Barguil ended up taking the polka dot jersey and it was truly well deserved. Barguil recovered from going out in a breakaway in a mountain stage and then losing it at the line to winning two subsequent mountain stages and thoroughly deserved the best climber jersey. With the departure of Sagan, Marcel Kittel put a stranglehold on the green jersey, winning four sprints before crashing out himself.

Meanwhile, Team Sky simply kept control of the peloton for Froome at every stage. Michal Kwiatowski and Mikel Landa just kept pushing the pace for Sky whenever Froome needed it. Landa, especially, seemed like he was actually in better shape to make a run for the yellow than Froome at certain points in the Pyrenees. Landa was desperate to make the podium and just fell one second short to Bardet.
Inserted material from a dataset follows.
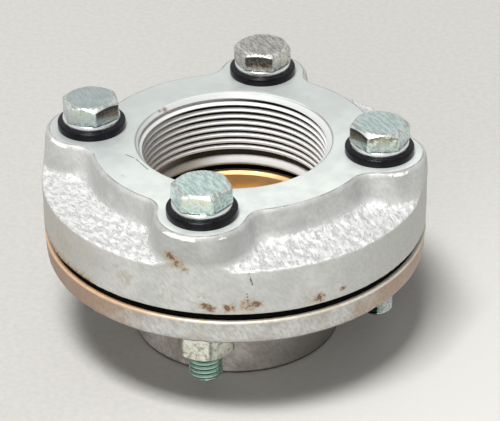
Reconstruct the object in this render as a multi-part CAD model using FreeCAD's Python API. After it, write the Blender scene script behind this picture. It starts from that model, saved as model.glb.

Expect to see him move to another team and become a serious contender for yellow in next year's Tour.

Regardless of who wins, just the fact that any rider actually finishes this race is a remarkable achievement. The race covers 2,200 miles in 21 stages over 23 days on the flats, up mountains with grades reaching 20% at times, in rain, wind, heat, and cold. It is truly an ultimate test of endurance and yet, as we saw this year, the difference between being on the podium or not could come down to just a single second.